Dernière mise à jour : 11 déc. 2022

Nous sommes découpés par les mots. Et il serait vain de vouloir s'en extraire par le vide de l'esprit ou le plein du corps, les deux n'étant parents que de la mort. La pleine conscience, qui semble paradoxalement vouloir se débarrasser de tout ce qui pourrait en rester, n'existe pas. C'est un idéal, un vœu de toute-puissance et de maîtrise qui n'a rien de très noble quand on s'interroge sur son origine. C'est pourtant là un phénomène de notre temps qui dans les cervelles et les cœurs tendres fait des ratages. C'est trop s'éprendre de soi que de vouloir s'élever au-delà des contingences de la matière, de la matière de notre désir qui s'incarne dans nos passions pleines et tristes, ce mal qui nous consume et qu'on consomme avec un plaisir quelquefois non dissimulé. Cette absence contrainte à soi-même qui quête le nirvana cherche à mettre l'index sur la bouche du désir. Il est pourtant bien nécessaire de l'ouvrir pour en laisser sortir les exhalaisons, au risque de s'intoxiquer de l'intérieur ou de dégager une haleine fétide ; tout cela est une question d'hygiène. Évidemment, la laisser trop béante provoque à peu de choses près les mêmes résultats, à ceci qu'au trop-plein intérieur se substitue ce manque-en-soi.
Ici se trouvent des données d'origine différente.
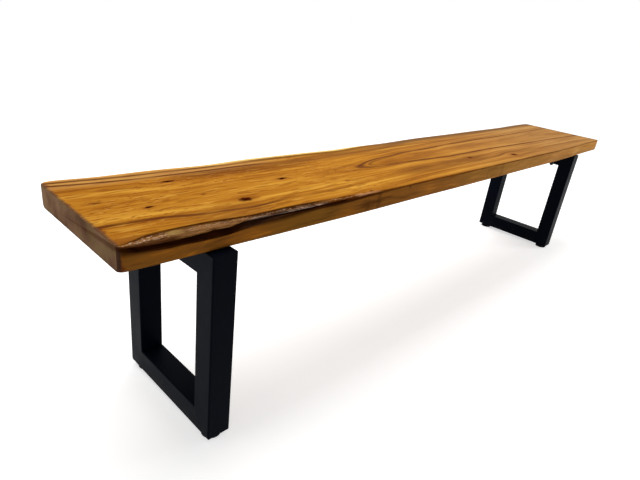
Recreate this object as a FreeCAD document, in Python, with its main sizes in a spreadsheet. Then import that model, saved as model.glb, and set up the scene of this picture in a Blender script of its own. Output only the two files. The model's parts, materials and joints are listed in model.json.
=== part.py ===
import FreeCAD, Part
import math
import os

import Sketcher

# A live-edge bench: one hardwood slab on two closed frames of mitred square tube.
# Millimetres. X runs along the bench, Y to its back, Z up from the floor.
# The origin lies on the floor, under the middle of the bench.

Vector = FreeCAD.Vector
Rotation = FreeCAD.Rotation

SIZES = [
    ("seat_height", 450),
    ("slab_length", 2090),
    ("slab_width", 342),
    ("slab_thick", 44),
    ("front_corner_round", 9),
    ("rear_corner_round", 15),
    ("under_round", 8),
    ("rear_round", 3),
    ("wane_depth", 28),
    ("wane_drop", 7),
    ("lip_back", 4),
    ("groove_depth", 15),
    ("groove_height", 13),
    ("left_overhang", 143),
    ("right_overhang", 218),
    ("front_inset", 2),
    ("rear_inset", 30),
    ("tube_size", 50),
    ("tube_wall", 2),
    ("tube_round", 3),
    ("bolt_inset", 35),
    ("bolt_dia", 8),
    ("bolt_bite", 17),
    ("bolt_hole_dia", 9),
    ("bolt_head_dia", 13),
    ("bolt_head_height", 8),
    ("bolt_key", 6),
    ("bolt_key_depth", 4),
    ("bolt_bevel", 1),
    ("washer_dia", 20),
    ("washer_hole_dia", 8.4),
    ("washer_thick", 2),
    ("insert_dia", 12),
    ("insert_length", 20),
    ("insert_spare", 3),
    ("fit_gap", 0.05),
    ("foot_height", 12),
    ("foot_inset", 26),
    ("foot_dia", 40),
    ("foot_rim", 4),
    ("foot_cone", 2),
    ("foot_neck_dia", 26),
    ("foot_bevel", 1),
    ("foot_key", 17),
    ("foot_key_height", 3),
    ("stud_dia", 8),
    ("stud_length", 30),
    ("stud_seat", 6),
    ("stud_bevel", 1),
    ("nut_flange_dia", 14),
    ("nut_flange_thick", 1.2),
    ("nut_dia", 11),
    ("nut_length", 15),
    ("nut_bulge_dia", 13.6),
    ("nut_bulge_height", 4),
    ("overrun", 6),
]

# The natural edges, as shares of the slab's length and width, chosen along the two edges.
REAR_EDGE_shares = [
    (-0.5, 0.497), (-0.487, 0.5), (-0.467, 0.485), (-0.435, 0.474), (-0.4, 0.471), (-0.361, 0.451),
    (-0.333, 0.444), (-0.3, 0.456), (-0.247, 0.45), (-0.19, 0.436), (-0.147, 0.423), (-0.097, 0.43),
    (-0.044, 0.424), (0.021, 0.441), (0.06, 0.448), (0.128, 0.446), (0.211, 0.448), (0.305, 0.448),
    (0.36, 0.447), (0.422, 0.465), (0.483, 0.469), (0.5, 0.467),
]
FRONT_EDGE_shares = [
    (-0.5, -0.428), (-0.48, -0.437), (-0.45, -0.442), (-0.403, -0.447), (-0.365, -0.455), (-0.322, -0.461),
    (-0.273, -0.469), (-0.216, -0.474), (-0.148, -0.476), (-0.068, -0.483), (-0.005, -0.486), (0.106, -0.492),
    (0.199, -0.496), (0.256, -0.5), (0.36, -0.493), (0.445, -0.482), (0.5, -0.48),
]
# The wane along the front: (share of length, share of wane_depth, share of lip_back).
WANE_shares = [
    (-0.5, 0.25, 0.3), (-0.488, 0.52, 0.5), (-0.476, 0.88, 0.7), (-0.462, 1, 0.8), (-0.45, 1, 0.9),
    (-0.419, 0.9, 1), (-0.388, 0.65, 1), (-0.357, 0.72, 1), (-0.294, 0.55, 0.8), (-0.247, 0.38, 0.6),
    (-0.19, 0.08, 0.15), (-0.1, 0.06, 0.1), (0.02, 0.05, 0.1), (0.25, 0.07, 0.1), (0.5, 0.05, 0.1),
]
WANE_STEPS = 5
# How steep the wane starts at its shoulder, as a share of a quarter turn.
WANE_START_share = 0.28
# The bark groove under the wane's lip: (share of length, share of groove_depth, share of groove_height).
GROOVE_shares = [
    (-0.5, 0.25, 0.15), (-0.49, 0.5, 0.38), (-0.481, 0.7, 0.58), (-0.471, 0.85, 0.78), (-0.45, 1, 0.8),
    (-0.425, 1, 0.95), (-0.411, 0.9, 0.9), (-0.395, 0.75, 0.58), (-0.378, 0.6, 0.35), (-0.35, 0.55, 0.3),
    (-0.3, 0.5, 0.3), (-0.28, 0.35, 0.22), (-0.262, 0.1, 0.1),
]
# The groove's deepest line lies this share of the groove's height under the lip.
GROOVE_APEX_share = 0.3

doc = FreeCAD.newDocument("Bench")
sheet = doc.addObject("Spreadsheet::Sheet", "Sizes")
for row, (alias, value) in enumerate(SIZES, start=1):
    sheet.set("A%d" % row, alias)
    sheet.set("B%d" % row, str(value))
    sheet.setAlias("B%d" % row, alias)
doc.recompute()

size = {alias: float(sheet.get(alias)) for alias, value in SIZES}
parts = []


def origin_feature(body, role):
    """A body's own origin plane or axis."""
    return next(feature for feature in body.Origin.OriginFeatures if feature.Role == role)


def new_body(name, places=None, rotation=Rotation()):
    """A body whose place is bound to the sheet, one expression for each axis."""
    body = doc.addObject("PartDesign::Body", name)
    body.Label = name
    body.Placement = FreeCAD.Placement(Vector(), rotation)
    for axis, place in zip("xyz", places or ()):
        body.setExpression("Placement.Base." + axis, place)
    return body


def new_sketch(body, name, role, lift=None):
    """A sketch on one of the body's origin planes, lifted off it where asked."""
    sketch = body.newObject("Sketcher::SketchObject", name)
    sketch.AttachmentSupport = [(origin_feature(body, role), "")]
    sketch.MapMode = "FlatFace"
    if lift:
        sketch.setExpression("AttachmentOffset.Base.z", lift)
    return sketch


def bind(sketch, kind, *places, to):
    """One constraint whose value comes from the sheet."""
    index = sketch.addConstraint(Sketcher.Constraint(kind, *places, 1.0))
    sketch.setExpression("Constraints[%d]" % index, to)


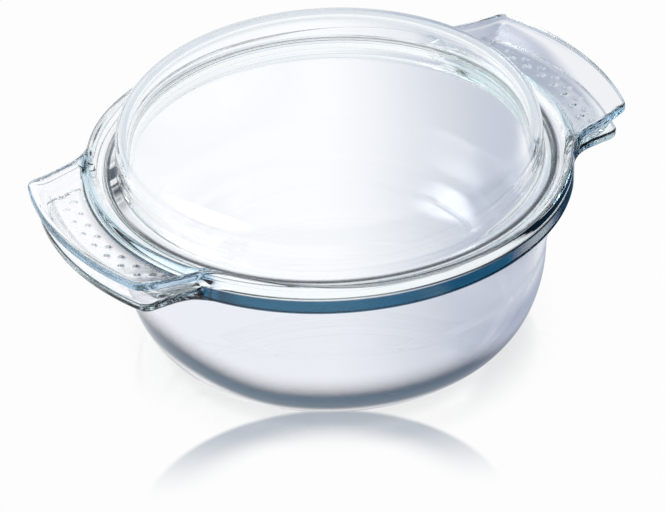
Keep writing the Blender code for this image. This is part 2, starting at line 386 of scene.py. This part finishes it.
def dish_profile(angle):
    """The dish's cut at one angle, from under the base out and back inside, and the spans of rows that get
    painted shade.
    """
    a = from_tab(angle)
    out = DISH_TAB.radius(a)
    edge = DISH_EDGE * DISH_TAB.edge_stretch(a)
    band = TOP - BAND_HEIGHT
    fillet = (WALL_HIGH + BAND_FILLET, band - BAND_FILLET)
    parts = [[(0.0, 0.0)], line((0.0, 0.0), (FOOT_RADIUS, 0.0), 6)]
    parts.append(arc((FOOT_RADIUS, CORNER_HEIGHT), (WALL_LOW - FOOT_RADIUS, CORNER_HEIGHT), -90, 0, 34))
    parts.append(line((WALL_LOW, CORNER_HEIGHT), (WALL_HIGH, fillet[1]), 10))
    parts.append(rounding(fillet, BAND_FILLET, 180, 90, 7))
    r = fillet[0] + (out - edge - fillet[0]) * np.linspace(0.0, 1.0, 22)[1:]
    under = band + UNDER_STEP * smooth(r, *UNDER_STEP_RADII) + UNDER_RISE * smooth(r, RIM, DISH_REACH)
    parts.append(np.stack([r, under], 1))
    edge_start = size(parts)
    low = under[-1] + DISH_EDGE
    parts.append(arc((out - edge, low), (edge, DISH_EDGE), -90, 0, 6))
    parts.append(dish_outer(out, edge, low))
    outside_end = size(parts) + 3
    parts += dish_rim() + dish_inside()
    return np.concatenate(parts), {"edge": (edge_start, edge_start + 14), "outside": (0, outside_end)}


# ---------------------------------------------------------------- painted shade

# Painted light and shade: colours that stand for light that has come a long way round inside the glass
TEAL = np.array((0.0005, 0.0160, 0.0500))
NAVY = np.array((0.0001, 0.0045, 0.0220))
VALLEY_SHADE = np.array((0.0003, 0.0026, 0.0090))
STEEL = np.array((0.11, 0.25, 0.42))
EDGE_BLUE = np.array((0.20, 0.44, 0.70))
PALE_BLUE = np.array((0.38, 0.64, 0.78))
PALE_TEAL = np.array((0.30, 0.52, 0.54))
SLATE = np.array((0.004, 0.014, 0.030))
WALL_SHADE = np.array((0.72, 0.73, 0.79))
DIM = np.array((0.50, 0.56, 0.64))


def streaks(value, pitch):
    """Uneven fine streaks, 0 to 1."""
    t = value / pitch
    waves = np.sin(t) + 0.7 * np.sin(2.31 * t + 1.3) + 0.5 * np.sin(4.7 * t + 0.4)
    return np.clip(0.5 + 0.24 * waves, 0.0, 1.0)


class Skin:
    """The points of a body, where each lies, and the painted light and shade laid on each.

    z is above level. from_middle is degrees from the nearer tab's middle, positive to the back, and aside
    is the same without its sign.
    """

    def __init__(self, points, row, spans, level):
        self.x, self.y, self.z = points[:, 0], points[:, 1], points[:, 2] - level
        self.r = np.hypot(self.x, self.y)
        self.azimuth = np.degrees(np.arctan2(self.x, -self.y))
        self.from_middle = np.degrees(np.arctan2(self.y, np.abs(self.x)))
        self.aside = np.abs(self.from_middle)
        self.row, self.spans = row, spans
        self.colours = np.ones((len(points), 3))

    def on(self, span):
        """1 on this span's rows."""
        start, end = self.spans[span]
        return ((self.row >= start) & (self.row < end)).astype(float)

    def lay(self, colour, share):
        """Multiplies the painted shade colour in, wholly where share is 1."""
        self.colours = self.colours * (1.0 + (colour - 1.0) * share[:, None])


# Where the dish's painted shade lies. A pair of azimuths or of angles from a tab's middle is in degrees.
BAND_HEIGHTS = (TOP - 7.6 * MM, TOP - 0.5 * MM)
BAND_FACE = (RIM - 1.2 * MM, RIM - 0.7 * MM)
BAND_NAVY = (26.0, 75.0)
DISH_TAB_STARTS = (RIM + 1.0 * MM, RIM + 5.0 * MM)
DISH_TAB_SIDES = (15.0, 20.0)
LEFT_ROOT_AZIMUTHS = (-78.0, -55.0)
LEFT_ROOT_RADII = (101.0 * MM, 120.0 * MM)
RING_START = (3.0 * MM, 10.0 * MM)
RING_END = (18.0 * MM, 32.0 * MM)
RING_CLIMB = 10.0 * MM
RING_DIP = 7.0 * MM
BASE_RADII = (68.0 * MM, 80.0 * MM)
BASE_HEIGHTS = (2.0 * MM, 6.0 * MM)
BOWL_RADII = (100.0 * MM, 101.0 * MM)
WALL_SHADE_START = (15.0 * MM, 30.0 * MM)
WALL_SHADE_END = (TOP - 12.0 * MM, TOP - 6.0 * MM)


def paint_band_shade(skin, outside, on_tab):
    """Painted shade: a dark blue-green rim band, navy at the right front."""
    band = within(skin.z, *BAND_HEIGHTS, 0.3 * MM) * smooth(skin.r, *BAND_FACE)
    right = within(skin.azimuth, *BAND_NAVY, 12.0)
    skin.lay(TEAL, outside * band * (1.0 - on_tab) * (1.0 - right))
    skin.lay(NAVY, outside * band * (1.0 - on_tab) * right)


def paint_dish_tab_shade(skin, outside, on_tab):
    """Painted shade on the tabs: streaked blue sides, a pale blue end, and dark streaks where the left tab
    meets the bowl in front.
    """
    edge = skin.on("edge") * on_tab
    sides = smooth(skin.aside, *DISH_TAB_SIDES)
    skin.lay(STEEL, edge * sides * streaks(skin.r + 2.0 * skin.z, 5.0 * MM))
    skin.lay(PALE_BLUE, 0.35 * edge * (1.0 - sides))
    root = within(skin.azimuth, *LEFT_ROOT_AZIMUTHS, 7.0) * within(skin.r, *LEFT_ROOT_RADII, 4.0 * MM)
    fine = streaks(skin.r - 1.5 * skin.y, 2.5 * MM)
    skin.lay(TEAL, outside * root * smooth(fine, 0.25, 0.6))


def ring_level(skin):
    """Height above the foot's ring of painted shade, which climbs at the left and dips at the right."""
    left = smooth(skin.azimuth, -180.0, -95.0) * dropping(skin.azimuth, -88.0, -45.0)
    right = smooth(skin.azimuth, 5.0, 28.0) * dropping(skin.azimuth, 60.0, 170.0)
    return skin.z - RING_CLIMB * left + RING_DIP * right


def paint_bowl_shade(skin, outside):
    """Painted shade: a slight bluish darkening on the wall, and a dark slate ring round the foot and under
    it.
    """
    level = ring_level(skin)
    ring = smooth(level, *RING_START) * dropping(level, *RING_END)
    base = within(skin.r, *BASE_RADII, 1.5 * MM) * dropping(skin.z, *BASE_HEIGHTS)
    skin.lay(WALL_SHADE, outside * smooth(skin.z, *WALL_SHADE_START) * dropping(skin.z, *WALL_SHADE_END))
    skin.lay(SLATE, outside * np.maximum(ring, 0.75 * base) * dropping(skin.r, *BOWL_RADII))


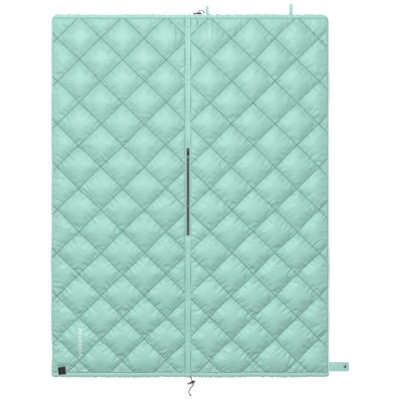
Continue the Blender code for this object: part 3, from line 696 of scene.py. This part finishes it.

Car il est nécessaire d'absorber un peu ce qui nous parvient, de le retenir, de le contenir, quitte à en refouler certains éléments, pour que se maintienne une certaine hygiène, un rapport possible aux autres et à soi-même. Faire société, ça n'est jamais que cela. On ne risquera pas grand-chose à dire que nos sociétés contemporaines tendent à se débarrasser de plus en plus de cette fonction disconvenante qu'est la castration, avec la complicité croissante des discours* qui se déversent dans nos oreilles. À regarder autour de nous, il semble que nous réservions à la castration de nouveaux sorts. Si le refoulement névrotique la combat et tente de ménager à travers le symptôme un compromis acceptable, une reconnaissance hostile mais garante de l'instance tierce, médiatrice, souscriptrice d'un ordre fondé sur l'impossible de la jouissance et de la complétude, il n'en est pas de même du déni qui, lui, consiste à faire comme s'il n'en était rien – je rappelle à ce titre que le déni est la caractéristique principale de la perversion.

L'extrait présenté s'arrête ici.